Another Detroit band, this one with a new record on a new label. Formerly signed to Seattle’s Hardly Art, these Motor city post punks moved on to Domino for album number four and it’s nearly as good as their high point (in my opinion) Under Color of Official Right. Live, they’re like going 10 rounds in a heavy weight fight. They’re set a Chop Suey here in Seattle was an Olympia beer fueled pummeling. I left feeling battered and bruised, and woke up swollen and sore the next morning. It was great.

Landlines
Portland’s Landlines remind me of Sloan around their Twice Removed and One Chord to Another era. Their songs are catchy, classic sounding pop. This is their second album and it would seem that their well of great songs is very deep.

The World
This Bay Area band has a white hot sound that will get you on the floor skanking. Great saxophone bits juxtaposed with angular guitar bits. I feel like the World is what the Specials would have evolved into if they would have gotten King Tubby to produce a third album. Anxiously awaiting on the dub version of this record!

Dead Leaf Echo
The cover of New York shoegaze outfit Dead Leaf Echo new album looks like it came out on 4AD in the 80’s, and sounds like it was made in the shoegaze heyday of 90’s.
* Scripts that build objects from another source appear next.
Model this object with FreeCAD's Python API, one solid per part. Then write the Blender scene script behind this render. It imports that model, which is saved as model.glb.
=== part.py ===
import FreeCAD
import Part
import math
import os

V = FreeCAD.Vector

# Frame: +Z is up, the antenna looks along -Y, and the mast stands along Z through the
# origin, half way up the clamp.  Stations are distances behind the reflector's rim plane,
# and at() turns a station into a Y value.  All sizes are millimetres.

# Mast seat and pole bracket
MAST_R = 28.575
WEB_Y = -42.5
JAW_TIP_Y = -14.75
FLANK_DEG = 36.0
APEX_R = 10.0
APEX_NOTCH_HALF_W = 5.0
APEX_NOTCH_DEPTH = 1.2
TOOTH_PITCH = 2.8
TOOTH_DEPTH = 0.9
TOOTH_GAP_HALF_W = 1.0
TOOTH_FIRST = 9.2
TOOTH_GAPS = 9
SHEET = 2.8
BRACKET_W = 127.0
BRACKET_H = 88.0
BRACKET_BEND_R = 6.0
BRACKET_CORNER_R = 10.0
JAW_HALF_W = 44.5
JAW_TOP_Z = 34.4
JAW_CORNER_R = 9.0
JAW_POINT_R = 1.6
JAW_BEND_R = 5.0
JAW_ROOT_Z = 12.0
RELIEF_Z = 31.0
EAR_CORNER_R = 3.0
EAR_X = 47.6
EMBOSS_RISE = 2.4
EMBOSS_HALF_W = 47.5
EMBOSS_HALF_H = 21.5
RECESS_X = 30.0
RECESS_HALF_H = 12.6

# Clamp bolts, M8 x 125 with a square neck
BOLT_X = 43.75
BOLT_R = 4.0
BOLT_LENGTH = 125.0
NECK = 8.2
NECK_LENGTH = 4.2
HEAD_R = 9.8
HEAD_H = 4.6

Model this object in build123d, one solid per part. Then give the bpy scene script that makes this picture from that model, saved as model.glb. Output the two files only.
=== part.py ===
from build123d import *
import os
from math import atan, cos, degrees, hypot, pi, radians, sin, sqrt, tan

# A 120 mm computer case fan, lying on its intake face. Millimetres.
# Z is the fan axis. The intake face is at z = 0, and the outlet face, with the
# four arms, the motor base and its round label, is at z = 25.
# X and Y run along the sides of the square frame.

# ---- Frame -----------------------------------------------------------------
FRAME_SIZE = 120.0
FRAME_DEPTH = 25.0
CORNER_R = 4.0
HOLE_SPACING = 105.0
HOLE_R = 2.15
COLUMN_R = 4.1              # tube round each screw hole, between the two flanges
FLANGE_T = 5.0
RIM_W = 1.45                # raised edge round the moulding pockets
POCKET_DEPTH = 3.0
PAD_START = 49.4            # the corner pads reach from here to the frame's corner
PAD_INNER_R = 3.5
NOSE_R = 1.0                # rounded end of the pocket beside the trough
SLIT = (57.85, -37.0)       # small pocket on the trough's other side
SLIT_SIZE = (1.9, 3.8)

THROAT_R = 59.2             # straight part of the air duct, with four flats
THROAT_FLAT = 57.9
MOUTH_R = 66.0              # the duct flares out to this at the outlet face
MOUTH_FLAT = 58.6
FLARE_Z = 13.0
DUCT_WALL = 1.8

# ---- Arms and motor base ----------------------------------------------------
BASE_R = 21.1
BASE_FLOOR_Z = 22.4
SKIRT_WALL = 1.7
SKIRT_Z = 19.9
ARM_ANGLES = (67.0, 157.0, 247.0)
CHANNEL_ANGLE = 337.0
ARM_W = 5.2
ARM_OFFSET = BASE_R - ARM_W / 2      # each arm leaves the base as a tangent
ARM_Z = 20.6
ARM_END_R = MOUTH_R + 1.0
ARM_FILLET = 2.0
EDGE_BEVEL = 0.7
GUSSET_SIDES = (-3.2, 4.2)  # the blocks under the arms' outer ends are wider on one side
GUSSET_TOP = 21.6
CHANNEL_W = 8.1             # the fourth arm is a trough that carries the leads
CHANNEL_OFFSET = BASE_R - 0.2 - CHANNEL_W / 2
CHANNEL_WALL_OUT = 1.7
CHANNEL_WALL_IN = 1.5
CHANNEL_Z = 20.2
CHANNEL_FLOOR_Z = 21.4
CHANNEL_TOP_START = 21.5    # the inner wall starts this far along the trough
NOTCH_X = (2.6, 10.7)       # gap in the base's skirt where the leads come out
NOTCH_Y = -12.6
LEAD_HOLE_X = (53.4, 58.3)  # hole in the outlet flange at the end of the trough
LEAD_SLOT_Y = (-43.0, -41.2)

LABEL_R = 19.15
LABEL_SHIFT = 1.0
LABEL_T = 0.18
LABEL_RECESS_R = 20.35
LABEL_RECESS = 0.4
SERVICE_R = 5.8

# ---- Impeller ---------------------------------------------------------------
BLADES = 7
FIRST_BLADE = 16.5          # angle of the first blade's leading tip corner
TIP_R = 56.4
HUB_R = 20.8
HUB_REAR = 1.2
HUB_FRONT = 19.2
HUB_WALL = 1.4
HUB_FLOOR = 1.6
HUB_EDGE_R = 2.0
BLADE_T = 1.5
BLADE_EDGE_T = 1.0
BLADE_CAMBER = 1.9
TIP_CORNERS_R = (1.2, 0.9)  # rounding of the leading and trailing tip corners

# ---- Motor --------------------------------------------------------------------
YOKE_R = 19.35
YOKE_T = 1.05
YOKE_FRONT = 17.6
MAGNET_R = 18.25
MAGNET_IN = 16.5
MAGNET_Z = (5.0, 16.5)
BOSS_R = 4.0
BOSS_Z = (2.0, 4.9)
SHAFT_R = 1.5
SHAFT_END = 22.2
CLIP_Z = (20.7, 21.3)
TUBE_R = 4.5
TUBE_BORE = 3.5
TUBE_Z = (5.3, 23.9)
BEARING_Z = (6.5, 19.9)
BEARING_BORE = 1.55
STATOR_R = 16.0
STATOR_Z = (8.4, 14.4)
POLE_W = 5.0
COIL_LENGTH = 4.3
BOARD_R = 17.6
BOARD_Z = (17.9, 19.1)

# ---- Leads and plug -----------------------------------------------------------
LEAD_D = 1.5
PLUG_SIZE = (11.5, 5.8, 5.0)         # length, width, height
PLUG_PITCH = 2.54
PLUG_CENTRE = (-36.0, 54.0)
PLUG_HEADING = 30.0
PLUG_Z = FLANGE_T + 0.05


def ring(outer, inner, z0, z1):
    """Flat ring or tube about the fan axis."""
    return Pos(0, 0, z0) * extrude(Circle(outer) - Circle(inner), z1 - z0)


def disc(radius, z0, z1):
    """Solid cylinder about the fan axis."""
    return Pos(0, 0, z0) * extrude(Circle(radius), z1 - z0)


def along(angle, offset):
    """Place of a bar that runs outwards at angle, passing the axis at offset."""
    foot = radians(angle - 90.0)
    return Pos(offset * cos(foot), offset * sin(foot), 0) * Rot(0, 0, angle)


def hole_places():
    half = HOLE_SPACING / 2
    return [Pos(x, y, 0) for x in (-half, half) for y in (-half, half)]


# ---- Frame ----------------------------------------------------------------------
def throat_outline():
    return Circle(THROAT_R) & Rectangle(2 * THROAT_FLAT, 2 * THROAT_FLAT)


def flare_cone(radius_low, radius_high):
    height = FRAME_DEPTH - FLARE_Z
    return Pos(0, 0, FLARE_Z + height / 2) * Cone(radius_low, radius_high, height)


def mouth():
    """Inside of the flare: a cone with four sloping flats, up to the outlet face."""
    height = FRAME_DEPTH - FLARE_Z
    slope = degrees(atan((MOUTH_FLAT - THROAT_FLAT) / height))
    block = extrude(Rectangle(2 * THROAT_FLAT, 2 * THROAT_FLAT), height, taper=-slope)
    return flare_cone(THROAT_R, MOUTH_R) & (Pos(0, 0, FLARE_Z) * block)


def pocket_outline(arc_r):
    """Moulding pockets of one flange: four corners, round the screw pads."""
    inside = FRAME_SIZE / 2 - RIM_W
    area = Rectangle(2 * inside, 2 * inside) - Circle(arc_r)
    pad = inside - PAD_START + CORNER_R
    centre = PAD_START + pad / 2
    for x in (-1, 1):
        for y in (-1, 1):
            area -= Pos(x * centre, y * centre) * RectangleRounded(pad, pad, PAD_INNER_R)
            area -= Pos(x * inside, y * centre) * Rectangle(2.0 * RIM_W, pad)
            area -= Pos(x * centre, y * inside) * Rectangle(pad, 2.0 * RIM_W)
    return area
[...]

Funny because Guy Fixen (Moose, My Bloody Valentine) helped record it and the cover was designed by 4AD alumna Timothy O’Donnell.

Slowdive

The last time I saw Slowdive play was at CMJ in 1991. I have vague recollections of that show where they were on a bill with Blur and Levitation. Last week in Seattle their show at the Neptune Theatre was mesmerizing and imprinted (hopefully) long-term memories in my cerebral cortex. The reformed band’s new LP is top notch, but it was Catch the Breeze, Avalyn and their cover of Syd Barrett’s Golden Hair that were massive sounding and downright otherworldly!